Set task: Which lines hold the word "scene"? Copy each of them.

Given data:
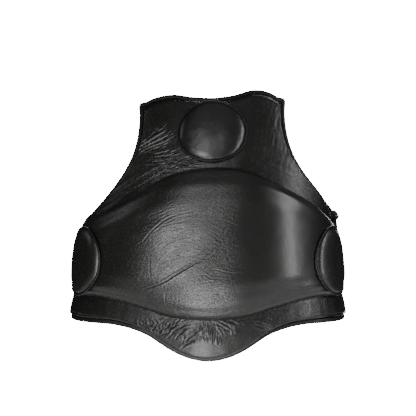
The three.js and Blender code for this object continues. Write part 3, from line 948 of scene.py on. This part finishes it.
# %% Laying a band
def band_rings(piece):
    """The four corners of a band at each of its stations, from one end to the other"""
    bm = opened(piece)
    ends = [f for f in bm.faces if len(f.verts) == 4 and all(len(v.link_edges) == 3 for v in f.verts)]
    ring = list(ends[0].verts)
    known, rings = set(ring), [ring]
    while True:
        ahead = []
        for corner in ring:
            new = [e for e in corner.link_edges if e.other_vert(corner) not in known]
            if new:
                ahead.append(min(new, key=lambda e: e.calc_length()).other_vert(corner))
        if len(set(ahead)) < 4:
            break
        rings.append(ahead)
        known.update(ahead)
        ring = ahead
    found = np.array([[tuple(v.co) for v in ring] for ring in rings])
    bm.free()
    return found


def belt_rings(piece):
    """The same for a belt, whose stations are upright rows of points round the back"""
    points = points_of(piece)
    order = np.argsort(np.arctan2(points[:, 0], points[:, 1]))
    rings = []
    for row in np.split(points[order], len(points) // 8):
        row = row[np.argsort(row[:, 2])]
        low, high = row[:2], row[-2:]
        low = low[np.argsort(np.hypot(low[:, 0], low[:, 1]))]
        high = high[np.argsort(np.hypot(high[:, 0], high[:, 1]))]
        rings.append([low[0], high[0], high[1], low[1]])
    return np.array(rings)


def smooth_rows(rows, places):
    """Values between rows on a smooth curve through them"""
    padded = np.concatenate([rows[:1], rows, rows[-1:]])
    span = np.minimum(places.astype(int), len(rows) - 2)
    t = (places - span).reshape(-1, *[1] * (rows.ndim - 1))
    return on_curve(*(padded[span + k] for k in range(4)), t)


RIBS = 9
RIB_COLUMNS = 36
RIB_HEIGHT = 0.00022
BAND_STEP = 0.004
SELVEDGE_POWER = 8
SELVEDGE_END = 0.499
SELVEDGE_LEAST = 0.12


def lay_band(name, rings):
    """A ribbed band through corner rings, closed all round, with its own UV map"""
    if np.linalg.norm(rings[0, 1] - rings[0, 0]) < np.linalg.norm(rings[0, 2] - rings[0, 1]):
        rings = np.roll(rings, 1, axis=1)
    middle = rings.mean(axis=1)
    length = np.linalg.norm(np.diff(middle, axis=0), axis=1).sum()
    count = max(2, round(length / BAND_STEP))
    rings = smooth_rows(rings, np.linspace(0, len(rings) - 1, count + 1))
    middle = rings.mean(axis=1)
    across = (rings[:, 1] - rings[:, 0] + rings[:, 2] - rings[:, 3]) / 2
    out = (rings[:, 3] - rings[:, 0] + rings[:, 2] - rings[:, 1]) / 2
    width = np.linalg.norm(across[0])
    unit_out = out / np.linalg.norm(out, axis=1)[:, None]
    section = []
    for face in (-1, 1):
        for k in range(RIB_COLUMNS + 1):
            u = -0.5 + k / RIB_COLUMNS
            edge = SELVEDGE_LEAST
            if abs(u) < SELVEDGE_END:
                edge = (1 - abs(2 * u) ** SELVEDGE_POWER) ** 0.5
            rib = RIB_HEIGHT * abs(math.sin(math.pi * RIBS * (u + 0.5)))
            section.append((u * -face, 0.5 * face * edge, face * rib * edge))
    points, uvs = [], []
    far = np.concatenate([[0], np.cumsum(np.linalg.norm(np.diff(middle, axis=0), axis=1))])
    for k in range(count + 1):
        for u, lift, rib in section:
            points.append(middle[k] + u * across[k] + lift * out[k] + rib * unit_out[k])
            uvs.append((u * width, far[k]))
    size = len(section)
    faces = []
    for k in range(count):
        for j in range(size):
            n = (j + 1) % size
            faces.append((k * size + j, k * size + n, (k + 1) * size + n, (k + 1) * size + j))
    for k, turned in ((0, True), (count, False)):
        for j in range(RIB_COLUMNS):
            cap = (j, j + 1, size - 2 - j, size - 1 - j)
            faces.append(tuple(k * size + c for c in (cap[::-1] if turned else cap)))
    mesh = bpy.data.meshes.new(name)
    mesh.from_pydata([tuple(p) for p in points], [], faces)
    layer = mesh.uv_layers.new(name="Band")
    for loop in mesh.loops:
        layer.data[loop.index].uv = uvs[loop.vertex_index]
    band = placed(name, mesh)
    only(band)
    bpy.ops.object.mode_set(mode="EDIT")
    bpy.ops.mesh.select_all(action="SELECT")
    bpy.ops.mesh.normals_make_consistent(inside=False)
    bpy.ops.object.mode_set(mode="OBJECT")
    bpy.ops.object.shade_smooth()
    mesh.materials.append(webbing)
    print(name, "is", round(length, 3), "m long and", round(float(width), 3), "m wide")
    return band


# %% Straps and belts
strap_rings = {}
for node in sorted(nodes):
    if not node.startswith(("shoulder_strap", "back_belt")):
        continue
    measured = copy_of(node, "measured_" + node)
    rings = belt_rings(measured) if "belt" in node else band_rings(measured)
    bpy.data.objects.remove(measured)
    strap_rings[node] = rings
    band = lay_band(node + "_webbing", rings)
    spread_and_lift(band)
    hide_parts(node)
    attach(band, "root")

# %% [markdown]
# ## Sliders and clasp
# The plastic parts are moulded, so every edge has a small radius, and the broad faces have a shallow
# panel. A slider is a cube that is drawn into a frame, and the clasp is a copy of its curved plate.

# %% Plastic material
plastic = plain_material("Moulded plastic", (0.011, 0.011, 0.011), 0.42)
tree = plastic.node_tree
place = add(tree, "ShaderNodeTexCoord").outputs["Object"]
skin = add(tree, "ShaderNodeTexNoise", {"Vector": place, "Scale": 1400.0, "Detail": 2.0})
scuffs = add(tree, "ShaderNodeTexNoise", {"Vector": place, "Scale": 60.0, "Detail": 6.0})
dull = add(
    tree,
    "ShaderNodeMapRange",
    {"Value": scuffs.outputs["Fac"], "From Min": 0.4, "From Max": 0.7, "To Min": 0.36, "To Max": 0.52},
)
relief = add(tree, "ShaderNodeBump", {"Distance": 0.00006, "Height": skin.outputs["Fac"]})
tree.links.new(dull.outputs["Result"], shader_of(plastic).inputs["Roughness"])
tree.links.new(relief.outputs["Normal"], shader_of(plastic).inputs["Normal"])


# %% Sliders
def bevelled(piece, width):
    """Rounds the sharp edges of a piece by a bevel"""
    edge = piece.modifiers.new("Edge radius", "BEVEL")
    edge.width = width
    edge.segments = 3
    edge.limit_method = "ANGLE"
    edge.angle_limit = math.radians(35)
    only(piece)
    bpy.ops.object.modifier_apply(modifier=edge.name)
    bpy.ops.object.shade_smooth_by_angle(angle=math.radians(40))


SLIDER_SIZE = (0.048, 0.017, 0.0126)
SLIDER_RIM = 0.004
SLIDER_EDGE = 0.0014
SLOT_FACING = 0.9
for side in ("left", "right"):
    rings = strap_rings[f"shoulder_strap_{side}"]
    low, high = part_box(f"strap_slider_{side}")
    centre = np.array((low + high) / 2)
    middle = rings.mean(axis=1)
    k = int(np.argmin(np.linalg.norm((middle[1:] + middle[:-1]) / 2 - centre, axis=1)))
    wide = rings[k, 1] - rings[k, 0]
    thick = rings[k, 3] - rings[k, 0]
    if np.linalg.norm(wide) < np.linalg.norm(thick):
        wide, thick = thick, wide
    along = Vector(middle[k + 1] - middle[k]).normalized()
    outward = along.cross(Vector(wide)).normalized()
    across = along.cross(outward).normalized()
    bpy.ops.object.select_all(action="DESELECT")
    bpy.ops.mesh.primitive_cube_add(size=1)
    slider = bpy.context.active_object
    slider.name = f"strap_slider_{side}_moulding"
    slider.data.transform(Matrix.Diagonal((*SLIDER_SIZE, 1)))
    edit_faces(slider, lambda normal: abs(normal.y) > SLOT_FACING)
    bpy.ops.mesh.inset(thickness=SLIDER_RIM, use_individual=True)
    bpy.ops.mesh.bridge_edge_loops()
    bpy.ops.object.mode_set(mode="OBJECT")
    bevelled(slider, SLIDER_EDGE)
    turn = Matrix((across, along, outward)).transposed().to_4x4()
    slider.data.transform(Matrix.Translation(Vector(centre)) @ turn)
    slider.data.materials.append(plastic)
    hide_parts(f"strap_slider_{side}")
    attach(slider, "root")
    print(slider.name, "has", len(slider.data.polygons), "faces")

# %% Clasp
CLASP_RIM = 0.006
PANEL_SLOPE = 0.0015
PANEL_DEPTH = 0.0016
CLASP_EDGE = 0.0012
FACING_BACK = 0.8
clasp = copy_of("back_clasp", "back_clasp_moulding")
edit_faces(clasp, lambda normal: normal.y > FACING_BACK)
for thickness, depth in ((CLASP_RIM, 0), (PANEL_SLOPE, -PANEL_DEPTH)):
    bpy.ops.mesh.inset(
        thickness=thickness, depth=depth, use_even_offset=False, use_interpolate=False
    )
bpy.ops.object.mode_set(mode="OBJECT")
bevelled(clasp, CLASP_EDGE)
clasp.data.materials.append(plastic)
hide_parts("back_clasp")
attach(clasp, "root")
print("clasp has", len(clasp.data.polygons), "faces")

# %% [markdown]
# ## The studio
# Two large soft lights left of the camera give the broad highlight on the belly, and a small one adds to
# its left side. Two narrow strips on the right draw the streak of light there, and both lean with it. A low
# light shows the swollen lobe, one light picks out the left rim and one the shoulders, and the last serves
# the views from behind. The background is plain and pale, and so is the floor, which lies below the
# picture because the front is shown as worn.


# %% Lights, floor and background
def soft_light(name, azimuth, elevation, distance, size, power, lean):
    """An area light that looks at the object from a direction: 0 is the camera's side, + is the right.
    The lean tips the top of the light to the right, in degrees"""
    data = bpy.data.lights.new(name, "AREA")
    data.shape = "RECTANGLE"
    data.size, data.size_y = size
    data.energy = power
    lamp = placed(name, data)
    turn, rise = math.radians(azimuth), math.radians(elevation)
    toward = Vector(
        (math.sin(turn) * math.cos(rise), -math.cos(turn) * math.cos(rise), math.sin(rise))
    )
    lamp.location = toward * distance
    tip = Matrix.Rotation(-math.radians(lean), 3, "Z")
    lamp.rotation_euler = (toward.to_track_quat("Z", "Y").to_matrix() @ tip).to_euler()
    lamp.visible_camera = False


# Name, azimuth, elevation, distance, size, power and lean
LIGHTS = (
    ("Front softbox", -18, 0.5, 4.6, (1.6, 2.1), 146, 0),
    ("Upper softbox", -10, 35, 4.6, (1.8, 2.4), 54, 0),
    ("Left accent", -29, -8, 4.6, (0.45, 0.5), 19, 0),
    ("Right strip", 68, 2, 3.0, (0.2, 2.1), 38, 9),
    ("Right upper strip", 84, 32, 3.0, (0.22, 1.5), 26, 40),
    ("Low front light", -5, -50, 1.4, (0.32, 1.45), 25, 0),
    ("Left rim light", -98, 30, 3.0, (0.3, 1.3), 5.5, 0),
    ("Top light", 0, 86, 3.5, (3.0, 3.0), 7, 0),
    ("Back softbox", 172, 20, 4.2, (2.2, 2.6), 170, 0),
)
for light in LIGHTS:
    soft_light(*light)
print("studio:", len(LIGHTS), "lights")

FLOOR_RADIUS = 3
FLOOR_PLACE = (0, 0, -1.25)
bpy.ops.object.select_all(action="DESELECT")
bpy.ops.mesh.primitive_circle_add(
    vertices=96, radius=FLOOR_RADIUS, fill_type="NGON", location=FLOOR_PLACE
)
floor = bpy.context.active_object
floor.name = "studio_floor"
pale = plain_material("Pale floor", (0.8, 0.8, 0.8), 0.7)
ground = add(pale.node_tree, "ShaderNodeTexCoord").outputs["Object"]
clouds = add(pale.node_tree, "ShaderNodeTexNoise", {"Vector": ground, "Scale": 3.0, "Detail": 5.0})
limits = {"Value": clouds.outputs["Fac"], "To Min": 0.6, "To Max": 0.8}
matt = add(pale.node_tree, "ShaderNodeMapRange", limits)
pale.node_tree.links.new(matt.outputs["Result"], shader_of(pale).inputs["Roughness"])
floor.data.materials.append(pale)
floor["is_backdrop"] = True

world = bpy.data.worlds.new("Studio")
bpy.context.scene.world = world
world.use_nodes = True
tree = world.node_tree
fill = next(n for n in tree.nodes if n.type == "BACKGROUND")
way = add(tree, "ShaderNodeTexCoord").outputs["Generated"]
depth = add(tree, "ShaderNodeSeparateXYZ", {"Vector": way}).outputs["Y"]
behind = add(
    tree,
    "ShaderNodeMapRange",
    {"Value": depth, "From Min": -0.1, "From Max": 0.8, "To Min": 0.012, "To Max": 0.35},
    interpolation_type="SMOOTHSTEP",
)
tree.links.new(behind.outputs["Result"], fill.inputs["Strength"])
white = add(tree, "ShaderNodeBackground", {"Color": (1, 1, 1, 1), "Strength": 30.0})
seen = add(tree, "ShaderNodeLightPath").outputs["Is Camera Ray"]
both = add(tree, "ShaderNodeMixShader", {0: seen, 1: fill.outputs[0], 2: white.outputs[0]})
out = next(n for n in tree.nodes if n.type == "OUTPUT_WORLD")
tree.links.new(both.outputs[0], out.inputs["Surface"])

# %% [markdown]
# ## The finish
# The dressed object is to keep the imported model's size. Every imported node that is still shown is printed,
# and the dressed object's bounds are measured.

# %% Finish
for name, node in nodes.items():
    if not node.hide_render:
        print("still plain:", name)
low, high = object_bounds()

Final answer:
The three.js and Blender code for this object continues. Write part 3, from line 948 of scene.py on. This part finishes it.
bpy.context.scene.world = world